En 1921, le Dr Armaingaud lance une pétition afin que qu’une statue hommage à Montaigne soit établie dans le square de la Sorbonne. Le Conseil municipal la prend en compte sans pourtant mener à bien le projet. Dix ans plus tard, le Dr Armaingaud, qui a versé la somme de 100 000 francs afin de financer le projet se lasse des lenteurs administratives et fait appel lui-même au sculpteur Paul Landowski.

L’année suivante en 1932, le Comité technique et d’esthétique du Conseil Municipal de Paris étudie les divers emplacements possibles. Landowski suggère celui qui est finalement validé rue des Ecoles, devant le square Painlevé.Un décret d’hommage public est promulgué le 27 mars 1933 par le Conseil municipal afin que la statue soit créée. Mais une somme de 13 000 francs fait encore défaut afin qu’aboutisse le projet. Seule le plâtre originel sort de l’atelier de l’artiste. Le marbre devra attendre. Le Comité technique et d’esthétique met un an à régler la facture mais la sculpture est finalement inaugurée le 15 avril 1934.

Le tabouret est signé Paul Landowski, Boulogne sur mer 1933. Diverses inscriptions se trouvent sur le socle. Sur la plinthe, le nom Montaigne est suivi sur l’avant du piédestal de la citation : « Paris a mon cœur dès mon enfance. Je ne suis français que par cette grande cité. Grande surtout et incomparable en variété. La gloire de la France et l’un des plus nobles ornements du monde. »


1933 Modèle en plâtre





 


Sur le côté gauche des informations sur le don de cette oeuvre : « Le 24 avril 1933 le quatrième centenaire de la naissance de Montaigne é été célébré en Sorbonne devant sa statue en présence de M. de Fontenay président du Conseil municipal, M. Charlety membre de l’Institut, recteur de l’Université de paris, M. Brandon Conseiller municipal de l’arrondissement, député de Paris. Les discours ont été prononcés par le Dr Armaingaud, donateur de la statue, MM Louis Barthou de l’Académie française, président de la société des amis de Montaigne, Gaston Pageot président de la Société des gens de lettres. » 

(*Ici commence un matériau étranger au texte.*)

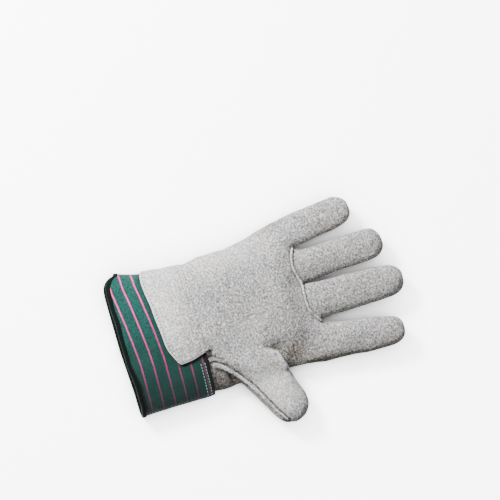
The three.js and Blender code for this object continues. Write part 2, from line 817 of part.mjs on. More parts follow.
function rimY(angle) {
  const halfRim = halfCuff + cuffFlare;
  const across = ovalPoint(angle, halfRim).x;
  const beyond = THREE.MathUtils.clamp(rimCorner - halfRim - across, 0, cornerShare * rimCorner);
  const bend = rimBend * smoothStep((across / halfRim - bendFrom) / (bendTo - bendFrom));
  return rimCorner - Math.sqrt(rimCorner ** 2 - beyond ** 2) + bend;
}

const turns = 44;
const turnAngles = Array.from({ length: turns }, (unused, i) => {
  const share = i / turns;
  return 2 * Math.PI * (share - 0.028 * Math.sin(4 * Math.PI * share));
});

function cuffGeometry() {
  const stations = [0, 0.12, 0.4, 0.7, 1];
  const rings = turnAngles.map((angle) => {
    const rim = rimY(angle) + clearance;
    const along = stations.map((share) => mix(rim, cuffLength, share));
    const outer = along.map((y) => new THREE.Vector3(...cuffPoint(angle, 0, y)));
    const inner = along.map((y) => new THREE.Vector3(...cuffPoint(angle, -cuffWall, y)));
    return [...outer, ...inner.reverse()];
  });
  return ringsGeometry(rings, true);
}

// Binding folded round the edge of the opening: a section like a U, outer face first
function bindingGeometry() {
  const outside = clearance + bindingWall;
  const inside = -cuffWall - clearance - bindingWall;
  const section = [
    [outside, bindingDepth],
    [outside, -0.2 * bindingWall],
    [-0.3 * cuffWall, -bindingWall],
    [-0.7 * cuffWall, -bindingWall],
    [inside, -0.2 * bindingWall],
    [inside, bindingDepth],
    [-cuffWall - clearance, bindingDepth],
    [-cuffWall - clearance, 0],
    [clearance, 0],
    [clearance, bindingDepth],
  ];
  const rings = turnAngles.map((angle) => {
    const rim = rimY(angle);
    const ring = section.map(([out, y]) => new THREE.Vector3(...cuffPoint(angle, out, rim + y)));
    return ring.reverse();
  });
  return ringsGeometry(rings, true);
}

// Points of the skin along the seam between a panel and its neighbours, from a first point
function seamLine(skin, panel, others, start, accepts) {
  const links = new Map();
  const addLink = (from, to) => {
    if (!links.has(from)) links.set(from, []);
    links.get(from).push(to);
  };
  for (const { a, b, faces } of edgesOf(skin).values()) {
    const names = faces.map((number) => skin.faces[number].panel);
    const isSeam = names.includes(panel) && names.some((name) => others.includes(name));
    if (isSeam && accepts(skin.points[a]) && accepts(skin.points[b])) {
      addLink(a, b);
      addLink(b, a);
    }
  }
  const line = [start];
  for (let next = start; next !== undefined;) {
    next = links.get(next).find((i) => !line.includes(i));
    if (next !== undefined) line.push(next);
  }
  return line;
}

// A strip of leather laid along a seam: width and shift are lengths at a share of the line
function weltGeometry(skin, normals, line, height, widthAt, shiftAt) {
  const sides = 8;
  const rings = line.map((i, number) => {
    const place = skin.points[i];
    const normal = normals[i];
    const before = skin.points[line[Math.max(number - 1, 0)]];
    const after = skin.points[line[Math.min(number + 1, line.length - 1)]];
    const ahead = after.clone().sub(before).normalize();
    const side = ahead.clone().cross(normal).normalize();
    const up = side.clone().cross(ahead).normalize();
    const share = number / (line.length - 1);
    const width = widthAt(share);
    const middle = place.clone()
      .addScaledVector(side, shiftAt(share))
      .addScaledVector(up, 1.5 * clearance + 0.5 * height);
    return Array.from({ length: sides }, (unused, k) => {
      const turn = 2 * Math.PI * (k + 0.5) / sides;
      return middle.clone()
        .addScaledVector(side, -0.5 * width * Math.cos(turn))
        .addScaledVector(up, 0.5 * height * Math.sin(turn));
    });
  });
  return ringsGeometry(rings, false);
}

const suede = { color: '#c9c6c3', roughness: 0.95, metalness: 0 };
const suedeShade = { color: '#b3b0ad', roughness: 0.95, metalness: 0 };
const canvas = { color: '#1f6a5c', roughness: 0.8, metalness: 0 };
const tape = { color: '#10241c', roughness: 0.7, metalness: 0 };

const glove = new THREE.Group();

function addMesh(name, geometry, finish) {
  const mesh = new THREE.Mesh(geometry, new THREE.MeshStandardMaterial(finish));
  mesh.name = name;
  glove.add(mesh);
}

const { wrist, bases, thumbTip } = addHand();
addTab(wrist);
addInsert(wrist);
const skin = smoothSkin();
seatOnCuff(skin);
shapeSkin(skin);
const skinNormals = normalsOf(skin);

for (const panel of new Set(skin.faces.map((face) => face.panel))) {
  const finish = panel.startsWith('fourchette') ? suedeShade : suede;
  addMesh(panel, panelGeometry(skin, skinNormals, panel), finish);
}

// Piping over the seam at the base of the two middle fingers
const firstWeb = bases.webs.findIndex((web) => web !== null);
const fingerFronts = ['ring_finger_front', 'middle_finger_front'];
const onPiping = (point) => point.z > pipingFloor * palmHeight;
const fingerSeam = seamLine(skin, 'palm', fingerFronts, bases.front[firstWeb], onPiping);
const piping = weltGeometry(skin, skinNormals, fingerSeam, pipingHeight, () => pipingWidth, () => 0);
addMesh('finger_welt', piping, suede);

// Welt on the lower side of the thumb seam, from the cuff almost to the tip
const tipPoint = skin.points[thumbTip];
const weltEnd = weltStop * digits.thumb.width;
const onWelt = (point) => point.y > cuffLength + 2 * clearance && point.distanceTo(tipPoint) > weltEnd;
const thumbSeam = seamLine(skin, 'palm', ['thumb_back', 'back'], wrist.front[lastColumn], onWelt);
const weltAt = (share) => mix(weltWidth, weltTipWidth, share ** 0.7);
const welt = weltGeometry(skin, skinNormals, thumbSeam, weltHeight, weltAt, (share) => 0.5 * weltAt(share));
addMesh('thumb_welt', welt, suede);

addMesh('cuff', cuffGeometry(), canvas);
addMesh('cuff_binding', bindingGeometry(), tape);

// The origin is the middle of the glove's outline, on the floor
const box = new THREE.Box3().setFromObject(glove);
const middle = box.getCenter(new THREE.Vector3());
glove.position.set(-middle.x, -middle.y, -box.min.z);

export default glove;
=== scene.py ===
import math
from collections import namedtuple

import bmesh
import bpy
from bpy.props import FloatProperty, FloatVectorProperty, IntProperty, PointerProperty
from mathutils import Matrix, Vector, noise
from mathutils.bvhtree import BVHTree
from mathutils.kdtree import KDTree


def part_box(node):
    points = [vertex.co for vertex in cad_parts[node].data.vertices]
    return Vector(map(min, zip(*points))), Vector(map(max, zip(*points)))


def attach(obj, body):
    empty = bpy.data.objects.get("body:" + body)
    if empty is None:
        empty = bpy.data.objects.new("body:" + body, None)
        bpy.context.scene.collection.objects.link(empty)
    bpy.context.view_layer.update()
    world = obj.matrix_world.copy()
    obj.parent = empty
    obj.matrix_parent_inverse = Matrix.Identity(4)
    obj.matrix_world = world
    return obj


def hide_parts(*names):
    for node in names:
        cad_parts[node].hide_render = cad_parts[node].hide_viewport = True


bl_info = {
    "name": "Rigger Glove",
    "version": (1, 0, 0),
    "blender": (4, 5, 0),
    "location": "View3D > Sidebar > Glove",
    "description": "Dresses a right-hand split-leather rigger glove with a striped safety cuff",
    "category": "Object",
}

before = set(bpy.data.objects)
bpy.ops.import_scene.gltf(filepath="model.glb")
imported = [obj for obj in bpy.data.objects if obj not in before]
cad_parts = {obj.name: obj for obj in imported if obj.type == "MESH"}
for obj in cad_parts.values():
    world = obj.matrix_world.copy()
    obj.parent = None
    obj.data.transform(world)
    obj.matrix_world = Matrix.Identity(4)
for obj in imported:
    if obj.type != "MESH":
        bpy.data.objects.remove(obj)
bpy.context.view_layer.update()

MM = 0.001
UP = Vector((0, 0, 1))

# The stripes are counted from the opening, which lies a little outside the canvas, in the
# binding. The other end of the canvas is at the wrist.
CUFF_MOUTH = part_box("cuff")[0][1] - 0.4 * MM
CUFF_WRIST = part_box("cuff")[1][1]

# A panel turns by more than this at its cut edges, and by less on its skin.
RIM_TURN = math.radians(52)

# Beyond this line, toward the opening, the palm's edge is the hem of its tab.
TAB_LINE = -60 * MM

# Heights between which an effect on the leather sets in: free of the floor, where the hide
# may move, painted with patches of shade and light, and on the upper skin, where it folds.
FREE = (0.6 * MM, 5 * MM)
SHADING_HEIGHTS = (5 * MM, 11 * MM)
UPPER = (9 * MM, 17 * MM)

# The unevenness of the hide comes in broad and fine swells, the fine ones lower.
BROAD_SWELL = 17 * MM
FINE_SWELL = 6 * MM
FINE_SHARE = 0.3

# Without a seed of its own, this noise differs from run to run.
noise.seed_set(7)

# Stitches sink into the leather or the cloth by a share of the thread, and bend down at
# their ends by another.
SUNK = 0.25
STITCH_BEND = 0.35


def linear(code):
    """An sRGB hex colour as linear red, green and blue."""
    parts = [int(code[i:i + 2], 16) / 255 for i in (1, 3, 5)]
    return tuple(c / 12.92 if c <= 0.04045 else ((c + 0.055) / 1.055) ** 2.4 for c in parts)


def colour(name, description, code):
    """A colour property with an sRGB hex default."""
    return FloatVectorProperty(name=name, description=description, subtype="COLOR", size=3,
                               min=0, max=1, default=linear(code))


def length(name, description, millimetres):
    """A length property with a default in millimetres."""
    return FloatProperty(name=name, description=description, default=millimetres * MM,
                         min=0, unit="LENGTH", precision=5)


class GLOVE_PG_sizes(bpy.types.PropertyGroup):
    """Sizes of the trim, the nap and the folds"""
    stripe_pitch: length("Stripe pitch", "From one cuff stripe to the next", 10.8)
    first_stripe: length("First stripe", "From the cuff opening to the first stripe", 11.4)
    stripe_bend: length("Stripe bend", "Bend of the stripes at the little finger's side", 7.0)
    stripe_width: length("Stripe width", "Width of a cuff stripe", 1.15)
    edge_band: length("Edge band", "Width of the cuff's dark selvedge at the wrist", 4.0)
    thread: length("Thread", "Thickness of the sewing thread", 0.7)
    leather_stitch: length("Leather stitch", "Length of a stitch in the leather", 1.5)
    leather_pitch: length("Leather stitch pitch", "From one leather stitch to the next", 3.0)
    back_stitch: length("Back stitch", "Length of a stitch on the back of the hand", 2.4)
    back_pitch: length("Back stitch pitch", "From one back stitch to the next", 3.2)
    cuff_stitch: length("Cuff stitch", "Length of a stitch in the cuff", 1.9)
    cuff_pitch: length("Cuff stitch pitch", "From one cuff stitch to the next", 2.7)
    hem_row: length("Hem row", "From the edge of the leather tab to its stitches", 2.2)
    ripple: length("Ripple", "Height of the soft unevenness of the hide", 0.9)
    smoothness: IntProperty(name="Smoothness", description="Subdivision levels of the leather",
                            default=2, min=1, max=3)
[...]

Sur la droite du piédestal : « Le 30 avril 1934 la statue de Montaigne, don du Dr Armaingaud commandeur de la légion d’honneur, fondateur du Preventorium d’Arcachon, commentateur des œuvres de Montaigne a été reçue au nom du Conseil municipal par Armaingaud et M. Louis Barthou de l’Académie française, ministre des affaires étrangères, président de la Société des amis de Montaigne. »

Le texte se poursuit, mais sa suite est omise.